When a manu aute was flown, its actions were narrowly watched (It seems to have been sometimes flown as an act of divination, i.e. auguries were drawn from its movements). If it preserved its balance well, and was steady in its flight, that was accepted as a token of success or good fortune, but if it darted about and swooped, the reverse was predicted. As our informant put it in his picturesque phraseology: "He manu tohu aitua te manu aute; mehemea ka ko, he aitua; mehememea ka ata tu, a whiti ana te ra ki tua." (The manu aute foretells ill-luck; if it swoops, it is bad luck, ominous; if it is steady, then truly the sun shines before.)

The karere or messenger sent up on a kite string was a small, flat wooden disc, ornamented with feathers, and with a hole in the middle through which the cord was passed. The wind caught the feathers and carried the karere up the line to the kite.

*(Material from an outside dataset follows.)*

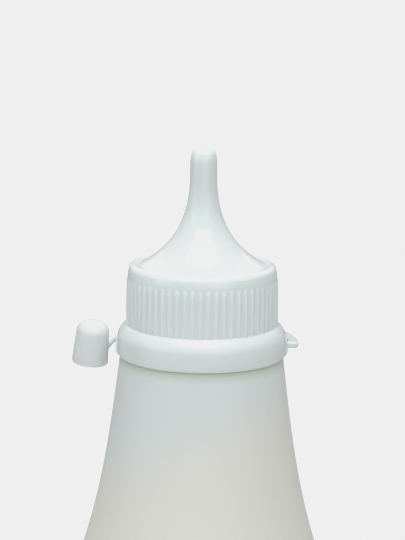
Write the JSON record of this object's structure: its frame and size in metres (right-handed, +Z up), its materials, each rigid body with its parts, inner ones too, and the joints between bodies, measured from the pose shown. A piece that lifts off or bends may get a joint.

In some cases special huts were built as places in which to keep the large kites, and these would be known as kite sheds (tawharau manu tukutuku). The kite was placed on a platform or rack made of poles in such sheds. If it was intended to fly the kite, it would be taken out of the shed the previous evening and placed somewhere so that the dew would descend upon it. This dampening process would render the covering of the kite tougher and less liable to injury than it would be in a dry state.

There are a number of references to kites and kite flying in Maori songs. In the following line the poet compares himself, or herself, to a kite:—

"He manu aute au e taea te whakahoro ki te aho tamairo." Here tamairo stands for tamiro, an illustration of the curious native method of rendering a word or line euphonious by inserting extra syllables.

* The toetoe whatu manu is Mariscus ustulatus The stems are found as much as 5 ft. in length where the plant grows in sheltered places, as among raupo, etc., in swamps.